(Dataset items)
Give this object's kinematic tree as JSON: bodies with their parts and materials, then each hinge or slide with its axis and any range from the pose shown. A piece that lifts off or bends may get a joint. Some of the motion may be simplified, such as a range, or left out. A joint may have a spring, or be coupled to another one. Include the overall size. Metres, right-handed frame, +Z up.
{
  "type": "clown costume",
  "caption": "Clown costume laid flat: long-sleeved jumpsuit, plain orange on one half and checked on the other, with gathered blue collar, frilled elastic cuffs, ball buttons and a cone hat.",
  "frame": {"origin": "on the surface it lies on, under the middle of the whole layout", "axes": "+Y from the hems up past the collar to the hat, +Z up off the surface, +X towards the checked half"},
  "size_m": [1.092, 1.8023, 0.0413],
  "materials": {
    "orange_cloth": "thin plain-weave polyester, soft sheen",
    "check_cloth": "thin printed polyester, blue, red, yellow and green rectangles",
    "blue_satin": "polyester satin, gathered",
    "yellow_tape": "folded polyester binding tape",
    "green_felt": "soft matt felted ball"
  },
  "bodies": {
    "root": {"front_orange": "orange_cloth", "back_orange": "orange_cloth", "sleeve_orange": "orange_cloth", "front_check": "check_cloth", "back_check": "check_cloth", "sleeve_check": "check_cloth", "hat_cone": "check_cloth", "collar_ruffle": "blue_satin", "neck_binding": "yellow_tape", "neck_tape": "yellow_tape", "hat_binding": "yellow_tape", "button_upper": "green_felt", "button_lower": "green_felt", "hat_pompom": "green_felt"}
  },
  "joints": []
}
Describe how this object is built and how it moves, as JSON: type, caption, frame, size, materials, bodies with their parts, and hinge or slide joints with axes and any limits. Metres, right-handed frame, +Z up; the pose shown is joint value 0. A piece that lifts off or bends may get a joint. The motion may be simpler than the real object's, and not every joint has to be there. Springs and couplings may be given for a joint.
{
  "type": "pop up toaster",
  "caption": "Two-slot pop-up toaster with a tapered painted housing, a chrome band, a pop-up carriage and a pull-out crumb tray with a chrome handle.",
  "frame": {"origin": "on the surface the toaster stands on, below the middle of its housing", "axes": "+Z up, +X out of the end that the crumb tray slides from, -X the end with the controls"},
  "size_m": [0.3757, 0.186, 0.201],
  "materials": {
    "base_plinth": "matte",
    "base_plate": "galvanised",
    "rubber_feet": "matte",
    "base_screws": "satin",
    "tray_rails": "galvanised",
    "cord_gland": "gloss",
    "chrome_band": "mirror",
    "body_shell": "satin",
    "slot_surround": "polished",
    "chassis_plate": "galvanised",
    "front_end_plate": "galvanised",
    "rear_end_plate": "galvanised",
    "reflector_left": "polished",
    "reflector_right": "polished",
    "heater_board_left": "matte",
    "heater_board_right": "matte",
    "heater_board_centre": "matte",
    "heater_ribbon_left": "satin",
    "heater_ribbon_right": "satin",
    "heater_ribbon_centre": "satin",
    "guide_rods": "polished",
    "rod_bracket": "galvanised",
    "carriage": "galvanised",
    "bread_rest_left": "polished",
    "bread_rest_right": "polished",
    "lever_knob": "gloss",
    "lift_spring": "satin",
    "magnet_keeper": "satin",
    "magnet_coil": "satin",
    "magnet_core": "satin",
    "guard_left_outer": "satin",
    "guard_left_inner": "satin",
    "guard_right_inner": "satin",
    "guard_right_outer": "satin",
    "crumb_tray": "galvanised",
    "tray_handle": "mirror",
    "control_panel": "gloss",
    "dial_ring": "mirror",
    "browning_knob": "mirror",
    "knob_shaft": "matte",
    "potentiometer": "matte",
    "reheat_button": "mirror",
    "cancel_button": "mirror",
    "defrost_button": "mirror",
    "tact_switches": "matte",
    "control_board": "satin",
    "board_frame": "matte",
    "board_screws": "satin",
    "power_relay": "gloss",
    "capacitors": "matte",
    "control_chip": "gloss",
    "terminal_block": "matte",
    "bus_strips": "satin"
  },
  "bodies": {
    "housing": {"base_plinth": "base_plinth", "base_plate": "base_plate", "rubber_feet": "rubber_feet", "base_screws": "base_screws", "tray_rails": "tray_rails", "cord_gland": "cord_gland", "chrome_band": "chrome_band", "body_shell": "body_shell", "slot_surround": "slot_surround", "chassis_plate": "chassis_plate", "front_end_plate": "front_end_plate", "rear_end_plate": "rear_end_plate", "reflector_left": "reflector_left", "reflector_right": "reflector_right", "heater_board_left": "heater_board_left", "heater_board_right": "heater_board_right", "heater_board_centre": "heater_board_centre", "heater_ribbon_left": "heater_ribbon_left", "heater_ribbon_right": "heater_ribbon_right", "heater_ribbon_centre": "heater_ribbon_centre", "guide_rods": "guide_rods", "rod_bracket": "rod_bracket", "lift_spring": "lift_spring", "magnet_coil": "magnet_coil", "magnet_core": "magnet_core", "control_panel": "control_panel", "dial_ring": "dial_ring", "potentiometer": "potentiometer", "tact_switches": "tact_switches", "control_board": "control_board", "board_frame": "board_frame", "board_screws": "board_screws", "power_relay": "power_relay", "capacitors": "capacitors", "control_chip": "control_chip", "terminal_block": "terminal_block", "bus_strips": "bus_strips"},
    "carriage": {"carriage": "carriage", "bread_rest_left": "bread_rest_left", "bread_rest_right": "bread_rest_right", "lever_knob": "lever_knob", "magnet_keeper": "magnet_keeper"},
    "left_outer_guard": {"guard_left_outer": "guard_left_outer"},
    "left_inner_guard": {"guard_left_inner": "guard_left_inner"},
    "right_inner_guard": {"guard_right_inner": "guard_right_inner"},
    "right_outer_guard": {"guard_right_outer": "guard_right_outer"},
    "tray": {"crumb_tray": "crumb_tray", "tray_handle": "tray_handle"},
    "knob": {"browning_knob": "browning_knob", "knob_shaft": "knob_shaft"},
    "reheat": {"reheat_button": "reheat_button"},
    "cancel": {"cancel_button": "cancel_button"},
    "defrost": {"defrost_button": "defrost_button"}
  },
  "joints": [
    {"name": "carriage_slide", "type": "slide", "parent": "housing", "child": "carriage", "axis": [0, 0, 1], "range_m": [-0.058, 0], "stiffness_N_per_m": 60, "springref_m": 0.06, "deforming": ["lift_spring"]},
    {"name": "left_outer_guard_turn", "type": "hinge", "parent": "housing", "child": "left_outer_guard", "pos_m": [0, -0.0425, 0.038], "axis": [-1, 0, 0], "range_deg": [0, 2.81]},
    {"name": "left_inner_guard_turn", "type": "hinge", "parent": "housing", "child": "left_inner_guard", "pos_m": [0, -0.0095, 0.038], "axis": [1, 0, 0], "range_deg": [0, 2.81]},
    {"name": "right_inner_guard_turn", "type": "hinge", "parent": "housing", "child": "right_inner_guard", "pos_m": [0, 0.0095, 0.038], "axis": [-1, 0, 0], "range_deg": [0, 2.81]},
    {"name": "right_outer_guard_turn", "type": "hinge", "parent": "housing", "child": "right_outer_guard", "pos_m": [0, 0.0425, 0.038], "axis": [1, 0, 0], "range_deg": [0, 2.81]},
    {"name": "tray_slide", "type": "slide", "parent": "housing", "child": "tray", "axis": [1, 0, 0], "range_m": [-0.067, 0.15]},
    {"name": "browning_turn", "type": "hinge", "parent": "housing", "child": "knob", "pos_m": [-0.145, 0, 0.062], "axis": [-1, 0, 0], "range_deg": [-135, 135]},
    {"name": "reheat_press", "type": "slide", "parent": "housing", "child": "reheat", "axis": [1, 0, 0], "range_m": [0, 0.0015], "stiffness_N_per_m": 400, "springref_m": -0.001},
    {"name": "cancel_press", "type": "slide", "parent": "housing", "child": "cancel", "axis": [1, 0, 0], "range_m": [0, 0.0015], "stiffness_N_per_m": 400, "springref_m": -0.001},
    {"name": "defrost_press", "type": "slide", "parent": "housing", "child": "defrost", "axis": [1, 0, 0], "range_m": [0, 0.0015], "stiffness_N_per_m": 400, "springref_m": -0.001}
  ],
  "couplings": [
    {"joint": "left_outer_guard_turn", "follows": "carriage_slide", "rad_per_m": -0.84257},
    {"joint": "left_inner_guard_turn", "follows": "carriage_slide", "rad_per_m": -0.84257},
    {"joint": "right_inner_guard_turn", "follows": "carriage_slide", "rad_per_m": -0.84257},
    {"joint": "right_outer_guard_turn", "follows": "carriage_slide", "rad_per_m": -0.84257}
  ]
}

| Given exercise |
Among the lines of the material above, how many include the string "shown"? Report only that number.

| The output |
2